--- Source excerpt ---

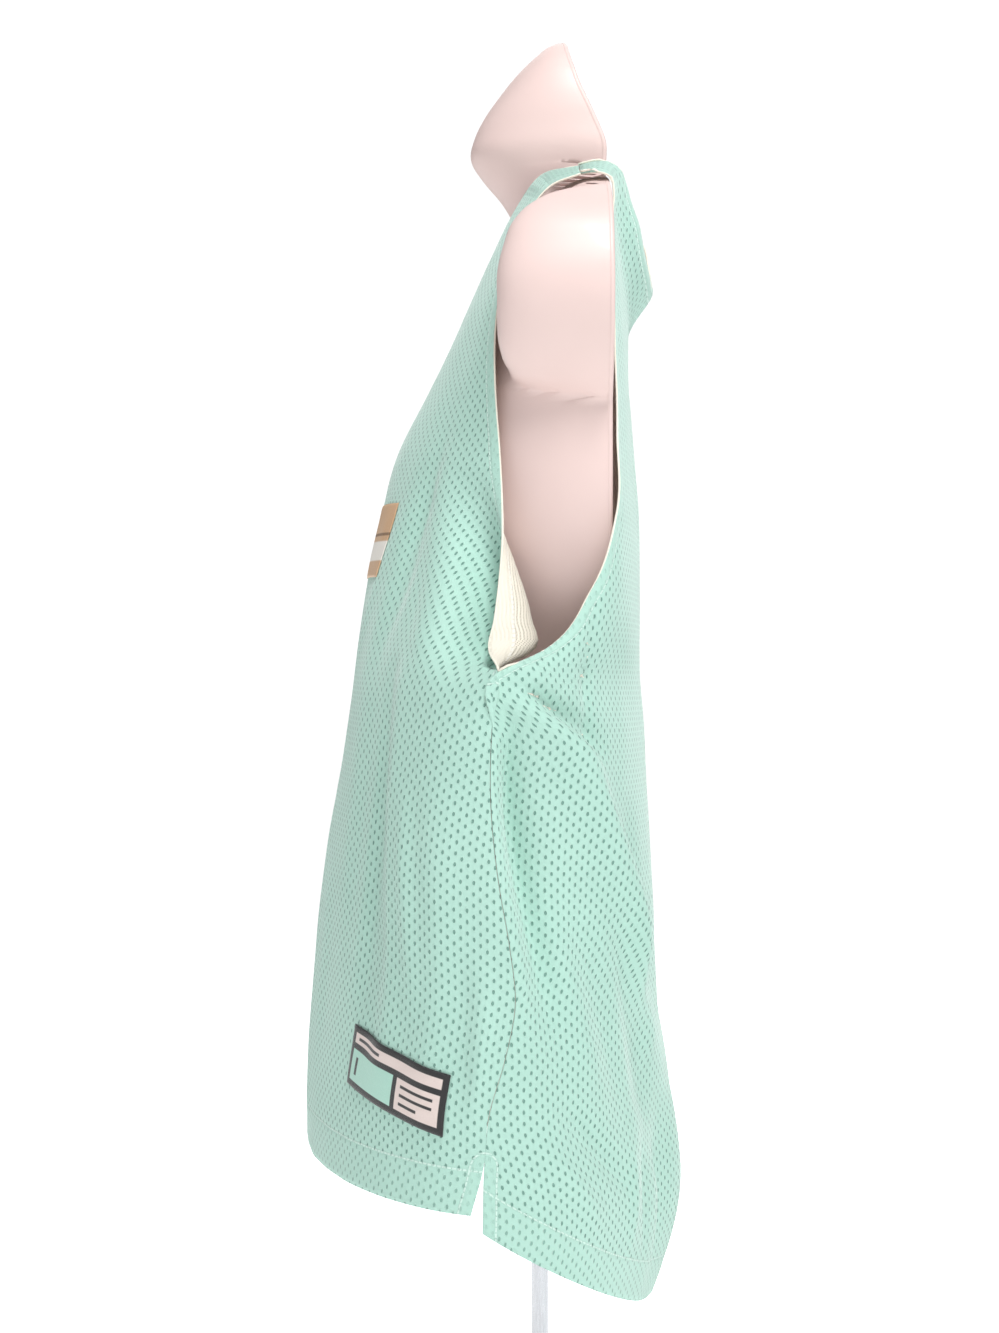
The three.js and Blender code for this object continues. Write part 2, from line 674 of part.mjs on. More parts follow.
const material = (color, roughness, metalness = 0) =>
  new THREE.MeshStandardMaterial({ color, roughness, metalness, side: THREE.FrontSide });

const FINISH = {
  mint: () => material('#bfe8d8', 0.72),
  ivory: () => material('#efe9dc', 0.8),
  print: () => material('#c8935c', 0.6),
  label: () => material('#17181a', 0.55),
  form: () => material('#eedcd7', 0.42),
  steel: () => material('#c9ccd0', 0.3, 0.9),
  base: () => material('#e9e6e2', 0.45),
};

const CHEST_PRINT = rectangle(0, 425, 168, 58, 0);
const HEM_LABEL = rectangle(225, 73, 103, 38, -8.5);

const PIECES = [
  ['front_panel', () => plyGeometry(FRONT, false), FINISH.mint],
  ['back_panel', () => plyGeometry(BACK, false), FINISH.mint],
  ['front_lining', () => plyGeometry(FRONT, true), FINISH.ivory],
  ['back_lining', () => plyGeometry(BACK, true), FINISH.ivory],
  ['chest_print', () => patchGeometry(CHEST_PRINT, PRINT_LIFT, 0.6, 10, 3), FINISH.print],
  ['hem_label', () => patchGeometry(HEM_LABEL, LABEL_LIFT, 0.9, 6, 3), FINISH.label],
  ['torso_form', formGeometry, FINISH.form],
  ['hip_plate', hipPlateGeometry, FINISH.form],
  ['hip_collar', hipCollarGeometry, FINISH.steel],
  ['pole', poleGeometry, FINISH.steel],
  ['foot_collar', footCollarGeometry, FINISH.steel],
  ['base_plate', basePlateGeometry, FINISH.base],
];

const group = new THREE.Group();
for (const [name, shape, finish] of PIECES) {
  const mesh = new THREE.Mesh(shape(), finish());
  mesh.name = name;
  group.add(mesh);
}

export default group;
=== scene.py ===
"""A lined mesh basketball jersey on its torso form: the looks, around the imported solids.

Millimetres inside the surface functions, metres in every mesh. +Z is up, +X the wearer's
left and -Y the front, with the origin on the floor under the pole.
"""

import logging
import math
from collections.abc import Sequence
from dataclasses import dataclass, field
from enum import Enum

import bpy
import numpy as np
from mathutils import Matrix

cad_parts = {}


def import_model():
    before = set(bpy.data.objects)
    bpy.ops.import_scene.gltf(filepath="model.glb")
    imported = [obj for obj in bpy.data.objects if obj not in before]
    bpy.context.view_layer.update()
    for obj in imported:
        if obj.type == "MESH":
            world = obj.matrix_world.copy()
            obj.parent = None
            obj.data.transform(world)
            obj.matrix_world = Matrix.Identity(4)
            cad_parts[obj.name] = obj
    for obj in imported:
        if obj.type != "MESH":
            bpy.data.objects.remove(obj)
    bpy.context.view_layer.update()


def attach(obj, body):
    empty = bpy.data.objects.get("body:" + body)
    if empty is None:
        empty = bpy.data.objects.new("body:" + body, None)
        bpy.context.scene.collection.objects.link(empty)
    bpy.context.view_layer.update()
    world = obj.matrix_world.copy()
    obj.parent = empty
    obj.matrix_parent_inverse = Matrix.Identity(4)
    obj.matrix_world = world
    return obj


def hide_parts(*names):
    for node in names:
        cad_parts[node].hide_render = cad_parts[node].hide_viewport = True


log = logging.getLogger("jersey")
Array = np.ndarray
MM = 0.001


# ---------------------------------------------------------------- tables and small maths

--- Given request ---
Extract exactly and only the span of lines that begins at the line containing "const group = new THREE.Group();" and ends at the line containing "obj.data.transform(world)".

--- Task output ---
const group = new THREE.Group();
for (const [name, shape, finish] of PIECES) {
  const mesh = new THREE.Mesh(shape(), finish());
  mesh.name = name;
  group.add(mesh);
}

export default group;
=== scene.py ===
"""A lined mesh basketball jersey on its torso form: the looks, around the imported solids.

Millimetres inside the surface functions, metres in every mesh. +Z is up, +X the wearer's
left and -Y the front, with the origin on the floor under the pole.
"""

import logging
import math
from collections.abc import Sequence
from dataclasses import dataclass, field
from enum import Enum

import bpy
import numpy as np
from mathutils import Matrix

cad_parts = {}


def import_model():
    before = set(bpy.data.objects)
    bpy.ops.import_scene.gltf(filepath="model.glb")
    imported = [obj for obj in bpy.data.objects if obj not in before]
    bpy.context.view_layer.update()
    for obj in imported:
        if obj.type == "MESH":
            world = obj.matrix_world.copy()
            obj.parent = None
            obj.data.transform(world)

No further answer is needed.